Comment le projet intègre‑t‑il le prêt d’honneur pour soutenir l’entrepreneuriat féminin, sachant qu’au Cameroun, les entrepreneurs sont à majorité des femmes ?
Face à ce constat, l’AFD compte accompagner le gouvernement à travers le projet SeptentrionEst qui cible uniquement les femmes. Ce projet vise à renforcer l’entrepreneuriat féminin dans les régions les plus pauvres du Cameroun (Extrême‑Nord, Nord, Adamaoua et Est) en améliorant l’accès des femmes au financement et à la formation. Doté d’une subvention de 5 millions d’euros, il accompagnera 1 500 femmes entrepreneures pour améliorer leurs performances et leur autonomisation. L’un des trois axes du projet est la mise en place d’un mécanisme de prêt d’honneur similaire à ceux déployés à Bafoussam et Obala. L’idée est de créer des associations locales qui octroieront des prêts à taux zéro, sans garantie, tout en proposant des formations et un accompagnement adapté aux besoins des entrepreneures.
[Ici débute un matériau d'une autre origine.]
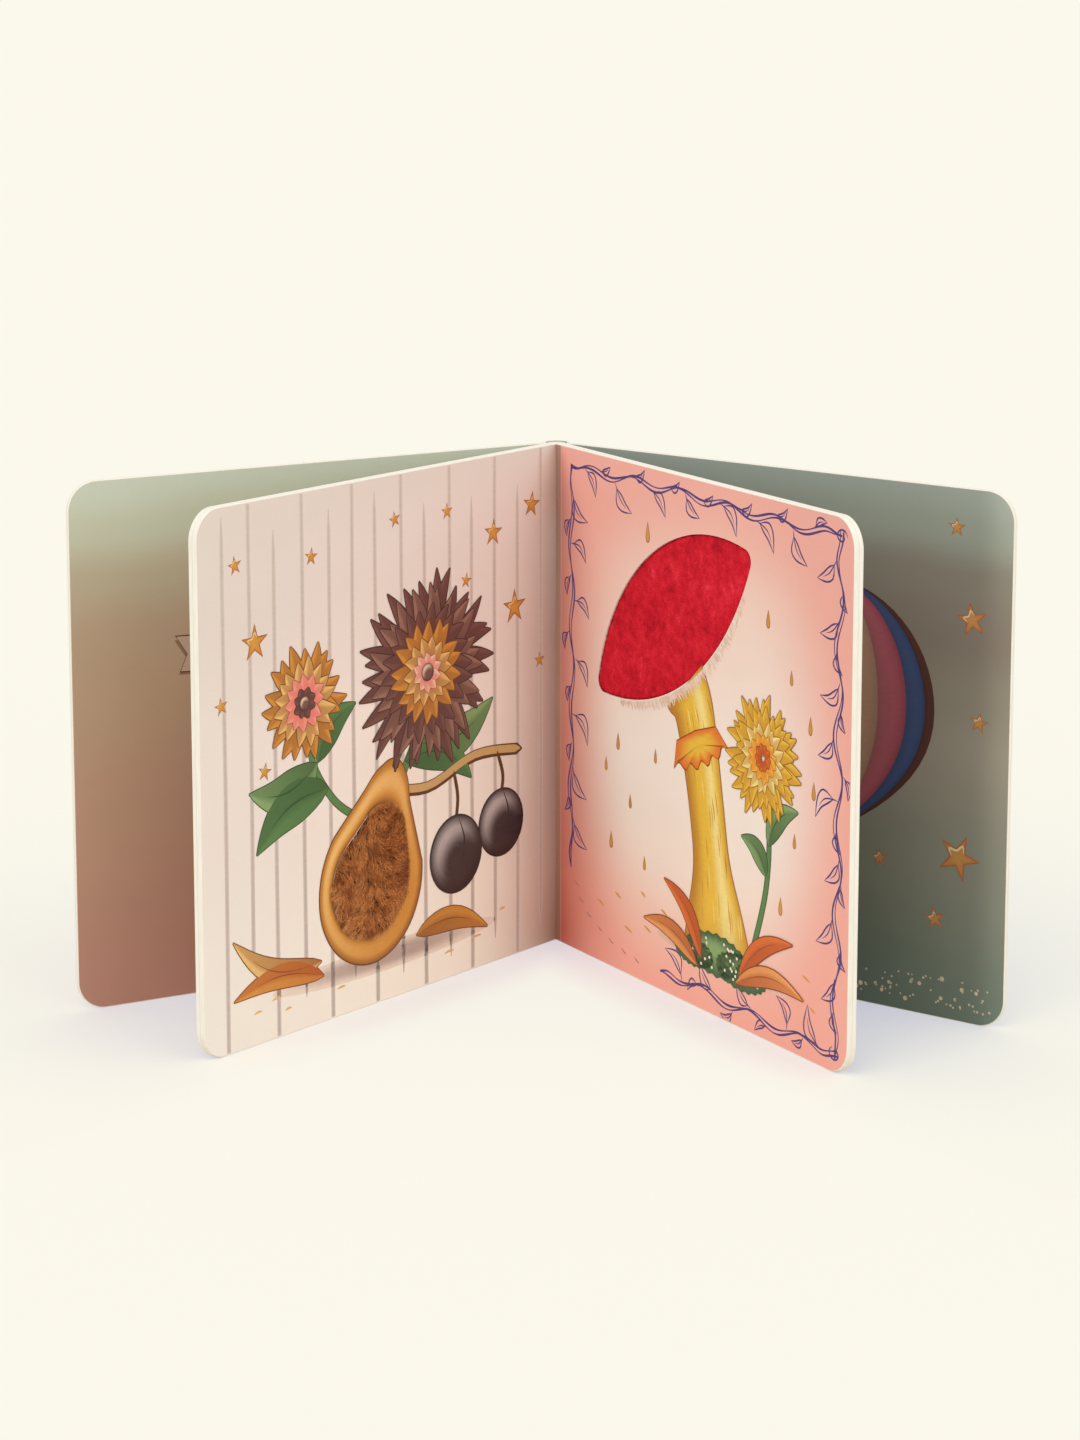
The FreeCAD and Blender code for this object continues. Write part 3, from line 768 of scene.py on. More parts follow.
def surround(art, hole, middle, reach, colours, lift):
    """A painted band between a window and an outline given as a reach by direction."""
    rows, inks = [], []
    turns = [turn for turn, _ in reach]
    full = turns + [turns[0] + 360]
    values = [value for _, value in reach] + [reach[0][1]]

    def outer(turn):
        turn = (turn - turns[0]) % 360 + turns[0]
        for index in range(len(values) - 1):
            if full[index] <= turn <= full[index + 1]:
                share = (turn - full[index]) / (full[index + 1] - full[index])
                p0, p1, p2, p3 = (values[(index + k) % (len(values) - 1)] for k in (-1, 0, 1, 2))
                return 0.5 * (
                    2 * p1 + (p2 - p0) * share + (2 * p0 - 5 * p1 + 4 * p2 - p3) * share**2
                    + (3 * p1 - p0 - 3 * p2 + p3) * share**3
                )
        return values[0]

    for x, y in hole + hole[:1]:
        turn = math.atan2(y - middle[1], x - middle[0])
        far = outer(math.degrees(turn))
        end = (middle[0] + far * math.cos(turn), middle[1] + far * math.sin(turn))
        row = []
        for column in range(8):
            share = column / 7
            row.append((x + (end[0] - x) * share, y + (end[1] - y) * share))
            inks.append(colours(share, turn))
        rows.append(row[::-1])
    shuffled = []
    for k in range(len(rows)):
        shuffled += inks[k * 8:(k + 1) * 8][::-1]
    art.solid(rows, shuffled, lift, False)


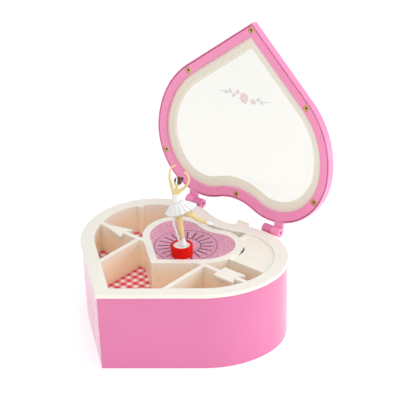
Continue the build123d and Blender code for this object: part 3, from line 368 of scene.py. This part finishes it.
for part in frame["record"]["subparts"]:
    node = frame["nodes"][part["node"]]
    node.data.materials.clear()
    node.data.materials.append(FINISHES[part["material_slot"]])
# the lid's bezel takes the darker copy of the ivory, painted shade
frame["nodes"]["lid_bezel"].data.materials[0] = ivory_painted_shade
# the lid's ring and frame take the lighter copy of the pink, painted light
for name in ("lid_ring", "lid_frame"):
    frame["nodes"][name].data.materials[0] = lid_pink_painted_light

# ------------------------------------------------------------------ mesh helpers


def piece(name, mesh, material, body):
    """Adds a finished mesh to the scene with its material, slot and body."""
    made = bpy.data.objects.new(name, mesh)
    bpy.context.scene.collection.objects.link(made)
    mesh.materials.append(material)
    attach(made, body)
    return made


def from_bmesh(name, shape, smooth=True):
    """A mesh from a bmesh, with its faces turned outwards."""
    bmesh.ops.recalc_face_normals(shape, faces=shape.faces)
    for face in shape.faces:
        face.smooth = smooth
    mesh = bpy.data.meshes.new(name)
    shape.to_mesh(mesh)
    shape.free()
    return mesh


def spline_at(points, place):
    """A point on a Catmull-Rom curve through rows of numbers: place 2.5 is halfway from row 2 to row 3."""
    first = min(int(place), len(points) - 2)
    t = place - first
    rows = [points[min(max(first + step, 0), len(points) - 1)] for step in (-1, 0, 1, 2)]
    result = []
    for p0, p1, p2, p3 in zip(*rows):
        bend = 2 * p0 - 5 * p1 + 4 * p2 - p3
        twist = 3 * p1 - p0 - 3 * p2 + p3
        result.append(0.5 * (2 * p1 + (p2 - p0) * t + bend * t * t + twist * t ** 3))
    return result


CAP_REACH = 0.55  # how far a tube's tip stands out, as a share of its smaller radius


def tube(shape, rows, sides=20, steps=8, wide_axis=None):
    """A closed rounded tube in bmesh shape. Each row is x, y, z, radius across, radius along wide_axis."""
    rings = []
    total = (len(rows) - 1) * steps
    axis = Vector(wide_axis) if wide_axis else Vector((0, 0, 1))
    samples = [spline_at(rows, i / steps) for i in range(total + 1)]
    for index, row in enumerate(samples):
        before = Vector(samples[max(index - 1, 0)][:3])
        after = Vector(samples[min(index + 1, total)][:3])
        along = (after - before).normalized()
        wide = (axis - along * axis.dot(along))
        wide = wide.normalized() if wide.length > 1e-6 else along.orthogonal().normalized()
        thin = along.cross(wide)
        ring = []
        for side in range(sides):
            angle = 2 * math.pi * side / sides
            offset = wide * (row[4] * math.cos(angle)) + thin * (row[3] * math.sin(angle))
            ring.append(shape.verts.new(Vector(row[:3]) + offset))
        rings.append(ring)
    for first, second in zip(rings, rings[1:]):
        for side in range(sides):
            nxt = (side + 1) % sides
            shape.faces.new((first[side], first[nxt], second[nxt], second[side]))
    for ring, index, way in ((rings[0], 0, -1), (rings[-1], total, 1)):
        row = samples[index]
        near = Vector(samples[1 if index == 0 else total - 1][:3])
        tip_way = (Vector(row[:3]) - near).normalized()
        cap = shape.verts.new(Vector(row[:3]) + tip_way * min(row[3], row[4]) * CAP_REACH)
        for side in range(sides):
            nxt = (side + 1) % sides
            shape.faces.new((ring[side], ring[nxt], cap))


def ball(shape, centre, sizes, turn=None):
    """An ellipsoid in bmesh shape."""
    matrix = Matrix.Translation(centre) @ (turn or Matrix.Identity(4)) @ Matrix.Diagonal((*sizes, 1))
    bmesh.ops.create_uvsphere(shape, u_segments=24, v_segments=16, radius=1.0, matrix=matrix)


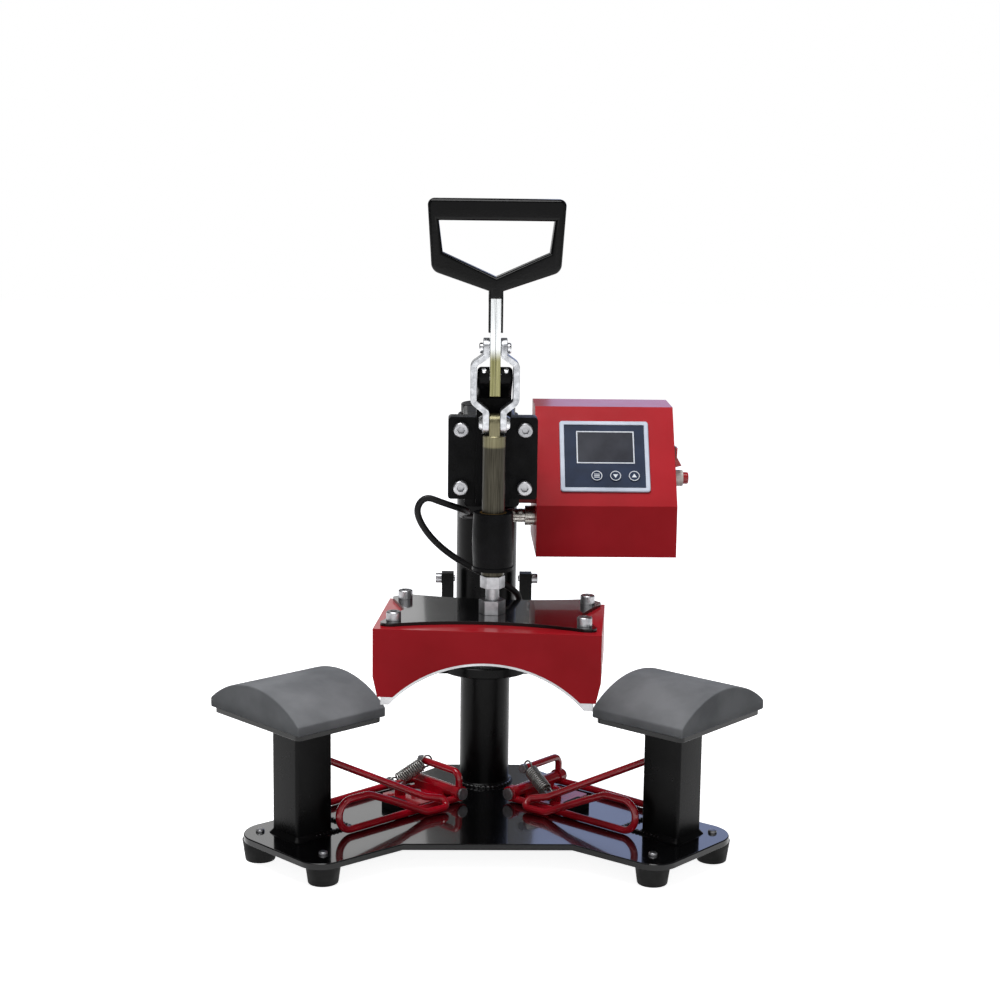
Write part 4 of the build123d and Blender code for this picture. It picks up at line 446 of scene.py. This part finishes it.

Quelles sont les perspectives d’extension de ce dispositif sur le territoire camerounais ?
Le succès des premières associations Initiative a montré l’appétence des entrepreneurs pour ce type de financement. Dans le cadre du projet d’appui à la sécurité alimentaire dans les territoires ruraux (Secal) en cours, nous avons prévu de créer deux nouvelles associations à Garoua et Nkongsamba. Une faîtière nationale sera ensuite constituée pour assurer la cohérence du réseau et développer des partenariats financiers nationaux et internationaux. L’objectif est d’étendre ce modèle à d’autres régions et filières, notamment celles qui sont portées par des jeunes et des femmes, afin de soutenir la dynamique agricole et agroalimentaire sur l’ensemble du territoire camerounais. Le prêt d’honneur est conçu pour faire effet levier sur un financement tiers et pour réduire l’exigence d’apport personnel. Beaucoup de bénéficiaires parviennent à accéder à des crédits bancaires après avoir remboursé leur prêt d’honneur, ce qui témoigne de l’inclusion progressive dans le circuit financier formel. Plus largement, le dispositif contribue à réduire les inégalités d’accès aux ressources financières.